Interact with the Admissions Team
Once you’ve decided to apply to a school and are ready to plan your visit, begin by contacting the school’s Admissions team. They are fully prepared to help you in your journey, so be sure to take advantage of the resources they offer. Have as many conversations with them as you need to prior to your visit. Request more materials and ask lots of questions, such as “What time of year should I visit?” “Will I get a chance to interact with students?” and “Can I sit in on a class?”
Be sure to share information about yourself and what you’re interested in with the Admissions staff. A 10- to 15-minute phone conversation can help the team get to know you and learn what kind of student you are, and you’ll also learn more about how the school fits with what you’re looking for from your educational experience.
Let the Admissions staff know of any special considerations or interests that you want to focus on during your visit. For example, if you have an individualized education plan (IEP) and want to know about extra student support services on campus, communicate that requirement prior to your visit so that the Admissions office can connect you with the Director of Student Support to discuss how your needs will be met. If you’re interested in athletics or specific academic pursuits, the Admissions team can help set up meetings with coaches and other mentors during your visit.
When to Visit
When planning your campus visit(s), consider not only the time of year but also the time of day. For example, the school might schedule academic classes in the mornings, with electives, extracurriculars, and sports in the afternoons. Some schools are limited in campus visit availability; others have a more flexible schedule. Reaching out to the Admissions office will help you target the areas that are most important to you during your visit.
Consider also how many schools you plan to visit. Are you trying to pack them all into one trip? How much time do you need to dedicate to each school? It may be easier for you to visit schools that offer weekend tours, and you’ll have the added bonus of seeing what campus life outside the classroom is like for students. Of course, if you want to get a sense of the academic environment of a school, you’ll have to visit during the week. Try to arrange to sit in on a class or two to get a feel for what the school offers academically and to meet potential teachers and classmates. Don’t rule out multiple visits, if possible given the time and expense involved, as there is certainly a benefit to seeing the schools in different contex
If you know you like a school and you have the time to do so, ask the Admissions office to arrange for you to “shadow” a student—accompany the student throughout the day to all of his or her classes and activities. With enough notice, schools are usually happy to accommodate such a request. Contact the Admissions office and let them know which grade you want to shadow (you can choose whether it’s the grade you’re currently in or the grade you’ll be moving to).

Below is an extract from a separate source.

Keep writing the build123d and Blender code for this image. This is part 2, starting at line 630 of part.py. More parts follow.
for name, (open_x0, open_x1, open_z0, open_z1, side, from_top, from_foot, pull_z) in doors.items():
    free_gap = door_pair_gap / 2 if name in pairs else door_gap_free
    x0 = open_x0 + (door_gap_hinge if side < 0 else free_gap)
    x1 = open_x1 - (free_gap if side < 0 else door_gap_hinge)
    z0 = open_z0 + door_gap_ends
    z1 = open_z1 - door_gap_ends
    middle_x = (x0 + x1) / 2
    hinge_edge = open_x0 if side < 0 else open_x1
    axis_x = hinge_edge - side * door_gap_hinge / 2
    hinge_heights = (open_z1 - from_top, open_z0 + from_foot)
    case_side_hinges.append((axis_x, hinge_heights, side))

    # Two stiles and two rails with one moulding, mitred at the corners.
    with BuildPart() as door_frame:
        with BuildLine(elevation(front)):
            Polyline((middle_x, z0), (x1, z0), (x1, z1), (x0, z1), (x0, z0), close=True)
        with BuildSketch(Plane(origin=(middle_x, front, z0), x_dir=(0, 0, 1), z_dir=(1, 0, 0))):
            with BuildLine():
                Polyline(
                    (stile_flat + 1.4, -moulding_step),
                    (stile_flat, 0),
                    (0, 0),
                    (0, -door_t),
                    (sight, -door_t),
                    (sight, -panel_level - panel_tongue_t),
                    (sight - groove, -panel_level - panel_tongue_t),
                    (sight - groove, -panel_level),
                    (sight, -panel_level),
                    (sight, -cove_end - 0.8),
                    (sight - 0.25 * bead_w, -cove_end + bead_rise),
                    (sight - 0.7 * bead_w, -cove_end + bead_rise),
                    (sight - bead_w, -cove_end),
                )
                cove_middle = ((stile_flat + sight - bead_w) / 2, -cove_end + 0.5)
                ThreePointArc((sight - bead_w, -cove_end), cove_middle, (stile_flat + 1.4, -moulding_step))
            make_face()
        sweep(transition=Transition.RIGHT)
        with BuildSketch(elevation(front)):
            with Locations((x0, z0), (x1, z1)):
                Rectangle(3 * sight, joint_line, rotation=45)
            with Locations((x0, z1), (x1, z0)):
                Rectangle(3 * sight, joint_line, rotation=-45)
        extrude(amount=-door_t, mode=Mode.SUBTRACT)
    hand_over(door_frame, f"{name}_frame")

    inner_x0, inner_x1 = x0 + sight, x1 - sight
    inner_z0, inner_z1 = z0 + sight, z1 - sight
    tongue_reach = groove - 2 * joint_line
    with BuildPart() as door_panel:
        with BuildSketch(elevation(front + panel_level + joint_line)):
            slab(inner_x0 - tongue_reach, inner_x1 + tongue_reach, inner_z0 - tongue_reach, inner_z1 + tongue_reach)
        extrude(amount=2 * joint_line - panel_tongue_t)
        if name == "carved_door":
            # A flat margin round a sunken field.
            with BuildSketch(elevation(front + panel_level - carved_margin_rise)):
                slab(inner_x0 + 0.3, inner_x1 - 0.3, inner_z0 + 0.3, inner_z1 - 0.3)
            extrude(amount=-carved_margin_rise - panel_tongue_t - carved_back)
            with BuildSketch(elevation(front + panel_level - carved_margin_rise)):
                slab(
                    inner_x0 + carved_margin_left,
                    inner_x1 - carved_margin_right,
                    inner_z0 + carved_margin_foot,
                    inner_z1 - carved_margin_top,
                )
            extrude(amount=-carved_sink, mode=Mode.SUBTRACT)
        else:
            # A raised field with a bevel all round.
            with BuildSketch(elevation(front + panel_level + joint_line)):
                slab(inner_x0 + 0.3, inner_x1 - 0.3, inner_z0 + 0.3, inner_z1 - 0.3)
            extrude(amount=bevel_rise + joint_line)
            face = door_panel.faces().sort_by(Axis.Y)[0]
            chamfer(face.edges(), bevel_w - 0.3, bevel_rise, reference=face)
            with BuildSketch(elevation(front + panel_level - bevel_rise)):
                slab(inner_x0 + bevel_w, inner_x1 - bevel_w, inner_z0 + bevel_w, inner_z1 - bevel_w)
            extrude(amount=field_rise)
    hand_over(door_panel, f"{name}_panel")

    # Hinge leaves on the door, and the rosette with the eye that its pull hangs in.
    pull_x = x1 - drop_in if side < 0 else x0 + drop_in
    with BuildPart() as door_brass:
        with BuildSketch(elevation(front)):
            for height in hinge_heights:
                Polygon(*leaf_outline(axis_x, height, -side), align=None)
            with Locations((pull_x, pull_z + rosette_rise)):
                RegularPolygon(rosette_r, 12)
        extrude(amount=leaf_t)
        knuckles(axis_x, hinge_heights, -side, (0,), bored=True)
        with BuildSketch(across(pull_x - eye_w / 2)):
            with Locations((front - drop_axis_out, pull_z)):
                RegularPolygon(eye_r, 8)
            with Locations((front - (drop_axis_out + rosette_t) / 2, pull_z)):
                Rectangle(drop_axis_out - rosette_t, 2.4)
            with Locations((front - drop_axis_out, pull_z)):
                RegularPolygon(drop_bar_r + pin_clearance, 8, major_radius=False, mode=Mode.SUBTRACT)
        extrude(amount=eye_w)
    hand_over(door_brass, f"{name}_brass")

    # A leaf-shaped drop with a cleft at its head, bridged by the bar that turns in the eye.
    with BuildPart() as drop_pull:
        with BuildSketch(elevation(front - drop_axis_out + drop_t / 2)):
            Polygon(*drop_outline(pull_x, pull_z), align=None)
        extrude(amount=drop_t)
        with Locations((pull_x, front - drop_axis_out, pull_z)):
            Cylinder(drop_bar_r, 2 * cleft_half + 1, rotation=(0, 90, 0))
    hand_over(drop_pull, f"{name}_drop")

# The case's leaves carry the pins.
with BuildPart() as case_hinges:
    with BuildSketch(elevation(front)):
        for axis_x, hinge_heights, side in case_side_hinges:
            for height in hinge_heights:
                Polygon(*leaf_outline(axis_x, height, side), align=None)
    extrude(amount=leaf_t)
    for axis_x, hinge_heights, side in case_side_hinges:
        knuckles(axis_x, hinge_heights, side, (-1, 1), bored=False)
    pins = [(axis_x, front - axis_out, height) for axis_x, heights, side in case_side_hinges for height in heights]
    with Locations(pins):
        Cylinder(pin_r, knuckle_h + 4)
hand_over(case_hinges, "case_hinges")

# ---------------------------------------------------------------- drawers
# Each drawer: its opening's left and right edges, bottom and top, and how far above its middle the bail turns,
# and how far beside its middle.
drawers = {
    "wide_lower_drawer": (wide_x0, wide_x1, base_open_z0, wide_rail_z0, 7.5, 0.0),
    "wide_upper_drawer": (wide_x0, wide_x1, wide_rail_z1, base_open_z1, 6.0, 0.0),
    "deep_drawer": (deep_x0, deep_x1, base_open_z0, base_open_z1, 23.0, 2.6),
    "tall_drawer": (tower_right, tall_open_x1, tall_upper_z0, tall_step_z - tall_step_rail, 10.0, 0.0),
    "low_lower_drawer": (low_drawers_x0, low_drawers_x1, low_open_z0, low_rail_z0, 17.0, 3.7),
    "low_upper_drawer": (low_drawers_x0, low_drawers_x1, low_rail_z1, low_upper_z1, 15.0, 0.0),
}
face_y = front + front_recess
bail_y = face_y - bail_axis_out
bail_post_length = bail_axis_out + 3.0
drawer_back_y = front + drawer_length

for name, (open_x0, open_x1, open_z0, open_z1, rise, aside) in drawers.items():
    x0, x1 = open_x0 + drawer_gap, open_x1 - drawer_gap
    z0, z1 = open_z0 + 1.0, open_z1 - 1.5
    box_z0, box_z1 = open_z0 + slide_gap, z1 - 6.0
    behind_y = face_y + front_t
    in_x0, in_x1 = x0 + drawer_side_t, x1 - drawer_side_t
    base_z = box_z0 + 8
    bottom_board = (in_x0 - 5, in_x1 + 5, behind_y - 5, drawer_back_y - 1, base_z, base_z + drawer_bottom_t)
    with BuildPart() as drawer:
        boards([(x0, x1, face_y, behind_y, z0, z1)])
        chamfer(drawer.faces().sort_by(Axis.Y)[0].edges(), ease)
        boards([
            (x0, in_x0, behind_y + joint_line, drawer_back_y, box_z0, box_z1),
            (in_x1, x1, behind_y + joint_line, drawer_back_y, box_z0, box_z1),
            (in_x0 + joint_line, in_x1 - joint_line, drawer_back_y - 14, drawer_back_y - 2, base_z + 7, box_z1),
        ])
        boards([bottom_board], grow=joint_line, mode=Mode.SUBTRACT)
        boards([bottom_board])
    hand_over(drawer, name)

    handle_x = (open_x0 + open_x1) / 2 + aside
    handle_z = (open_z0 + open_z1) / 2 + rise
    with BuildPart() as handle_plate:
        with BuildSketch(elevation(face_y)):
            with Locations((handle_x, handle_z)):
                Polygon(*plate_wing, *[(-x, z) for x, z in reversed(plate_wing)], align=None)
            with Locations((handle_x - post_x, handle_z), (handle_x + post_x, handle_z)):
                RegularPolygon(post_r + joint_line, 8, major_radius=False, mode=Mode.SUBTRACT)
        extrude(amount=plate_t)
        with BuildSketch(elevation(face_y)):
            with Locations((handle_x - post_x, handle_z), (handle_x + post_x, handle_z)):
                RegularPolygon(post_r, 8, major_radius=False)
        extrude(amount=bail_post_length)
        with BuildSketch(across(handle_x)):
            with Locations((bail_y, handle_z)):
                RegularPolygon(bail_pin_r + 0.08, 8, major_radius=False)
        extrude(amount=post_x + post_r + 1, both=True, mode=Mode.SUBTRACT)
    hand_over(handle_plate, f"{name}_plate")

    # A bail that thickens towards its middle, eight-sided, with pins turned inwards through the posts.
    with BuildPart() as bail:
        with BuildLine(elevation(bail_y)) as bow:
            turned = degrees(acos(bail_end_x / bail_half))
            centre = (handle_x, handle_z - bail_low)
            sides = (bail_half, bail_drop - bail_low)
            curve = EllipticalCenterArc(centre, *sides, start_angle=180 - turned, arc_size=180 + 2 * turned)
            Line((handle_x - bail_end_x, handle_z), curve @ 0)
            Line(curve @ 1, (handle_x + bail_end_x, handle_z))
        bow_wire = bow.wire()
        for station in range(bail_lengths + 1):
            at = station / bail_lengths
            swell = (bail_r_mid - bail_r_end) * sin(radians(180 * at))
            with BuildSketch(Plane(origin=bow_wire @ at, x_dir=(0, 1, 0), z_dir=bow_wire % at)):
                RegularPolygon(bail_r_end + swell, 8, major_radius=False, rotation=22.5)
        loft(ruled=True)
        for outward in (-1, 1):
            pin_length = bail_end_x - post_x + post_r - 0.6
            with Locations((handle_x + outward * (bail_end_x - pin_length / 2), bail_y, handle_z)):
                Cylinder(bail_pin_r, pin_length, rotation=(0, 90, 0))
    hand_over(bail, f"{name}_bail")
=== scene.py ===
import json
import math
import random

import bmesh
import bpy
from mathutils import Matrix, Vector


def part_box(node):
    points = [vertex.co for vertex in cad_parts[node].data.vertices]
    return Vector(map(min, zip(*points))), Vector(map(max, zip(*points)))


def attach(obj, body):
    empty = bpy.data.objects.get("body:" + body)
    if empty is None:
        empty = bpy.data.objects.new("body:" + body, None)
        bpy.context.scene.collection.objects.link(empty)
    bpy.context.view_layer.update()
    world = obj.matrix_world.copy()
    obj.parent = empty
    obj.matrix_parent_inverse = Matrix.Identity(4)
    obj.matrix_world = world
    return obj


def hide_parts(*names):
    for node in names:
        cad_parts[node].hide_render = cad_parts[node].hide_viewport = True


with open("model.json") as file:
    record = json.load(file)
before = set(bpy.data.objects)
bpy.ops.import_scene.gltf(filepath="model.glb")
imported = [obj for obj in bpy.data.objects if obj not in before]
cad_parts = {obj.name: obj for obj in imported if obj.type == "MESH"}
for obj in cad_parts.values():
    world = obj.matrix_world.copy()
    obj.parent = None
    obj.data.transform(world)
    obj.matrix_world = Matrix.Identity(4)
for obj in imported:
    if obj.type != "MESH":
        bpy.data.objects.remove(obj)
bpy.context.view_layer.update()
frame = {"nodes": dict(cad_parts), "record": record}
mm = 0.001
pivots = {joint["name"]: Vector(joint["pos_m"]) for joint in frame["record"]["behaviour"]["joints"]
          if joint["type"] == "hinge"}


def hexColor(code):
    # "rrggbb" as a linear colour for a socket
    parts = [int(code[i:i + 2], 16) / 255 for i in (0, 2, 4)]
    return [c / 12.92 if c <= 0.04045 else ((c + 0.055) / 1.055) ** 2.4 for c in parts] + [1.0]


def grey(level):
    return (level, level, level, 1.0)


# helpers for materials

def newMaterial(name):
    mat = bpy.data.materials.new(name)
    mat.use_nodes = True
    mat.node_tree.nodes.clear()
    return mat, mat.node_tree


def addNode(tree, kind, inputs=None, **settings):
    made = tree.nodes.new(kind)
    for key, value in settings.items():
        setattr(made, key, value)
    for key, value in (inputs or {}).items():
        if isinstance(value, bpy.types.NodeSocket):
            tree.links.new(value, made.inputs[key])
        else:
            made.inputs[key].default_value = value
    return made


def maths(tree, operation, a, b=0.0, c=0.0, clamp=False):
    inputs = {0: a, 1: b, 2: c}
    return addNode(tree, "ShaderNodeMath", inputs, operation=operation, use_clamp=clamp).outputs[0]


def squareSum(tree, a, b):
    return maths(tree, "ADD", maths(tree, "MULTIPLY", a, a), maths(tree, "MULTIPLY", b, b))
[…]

A standard campus visit lasts about two hours, but if you want to sit in on a class, have lunch, or meet with a teacher to discuss a particular program, it may take a little longer. Make sure your schedule includes enough time to learn about all the things the campus offers that may not be so easily discoverable through its website or brochures.
As you plan your visit, you’ll also be figuring out what your travel arrangements might be like as a student at that school. Consult the Admissions team about the options for getting to and from campus. What airports will you fly into? How far is the school from the airport, and what type of transportation do students typically take (bus, train, ride-share services)? How do students travel to shopping or around the local area?
Ask the Admissions team for hotel suggestions if you’re planning on arriving the night before for an early campus tour; they may even be able to offer discounted rates at local facilities. Be sure to obtain the correct address for and directions to the school, and share your itinerary with the Admissions team. Finally, allow for travel time (and the possibility of traffic delays) between sites if you’re trying to visit multiple locations.
The Right Mindset
It’s important to approach a campus visit in the right state of mind. Imagine how you’d feel if you visited a school in the morning, the tour took longer than expected, you needed to stop for food on the way to a second school, and you showed up an hour late and completely frazzled. Such an experience would probably mean you wouldn’t be in the best mindset to absorb the campus’s culture and judge whether or not it was a good environment for you. Consider how the logistics of your visit will influence your experience and try to make your trip as relaxing as possible. Allowing for extra time beyond the few hours allotted for a tour will help open your mind to discovering unexpected elements of the school’s culture and campus.
Get a Broad Perspective
It’s possible that the person giving a tour may not be able to answer all of your questions, or just may not “click” with you and your family. Asking to speak with other students or faculty members is always acceptable. Don’t let your impression of a single individual affect your opinion of the entire school. Talk to a variety of students, sit in on a class, or participate in an activity to get a broader overall view of what the school is like.
Remember, You’re a Guest
Of course, your main concern during a school visit is to thoroughly observe the school and make sure you’re getting all the information you need. Remember, however, that you are a guest of the school, and it’s important to show respect to the school and its community. Use common courtesy and abide by the rules of the campus. Prior to arriving, ask the Admissions team if the school has a dress code and dress appropriately. Refrain from taking photos of students or classes without their permission. Observe things with a critical eye, but try not to criticize the school during your visit. Show up promptly, and remember to thank students and staff who take time to speak with you; respecting the time and energy of those you interact with will go a long way toward ensuring your visit is smooth and productive, as well as benefit you during the application process.
After Your Visit
If you plan to visit multiple campuses, realize that you will likely find yourself comparing and contrasting the first school you visit with all of those that come after (this is called the “primacy effect”). The best way to remain objective on your journey is to identify the pros and cons of each school, especially with respect to the priorities that you identified at the beginning of your search, right after each visit—maybe over lunch at a local restaurant. What are the things you liked and the things you didn’t like? What did you learn? How do you see yourself fitting in at the school? How will the school help you prepare for your future? Write it all down so that you can compare notes at the end of the process.
A Final Note
The process of researching and choosing a new school can be daunting—and stressful. But approaching the task with a detailed, personalized plan in place can help reduce the stress involved. Remember to reach out not only to the Admissions team and various school representatives but also to peers and your family for support as you embark on this decision-making process, and you will be sure to find the school that is right for you.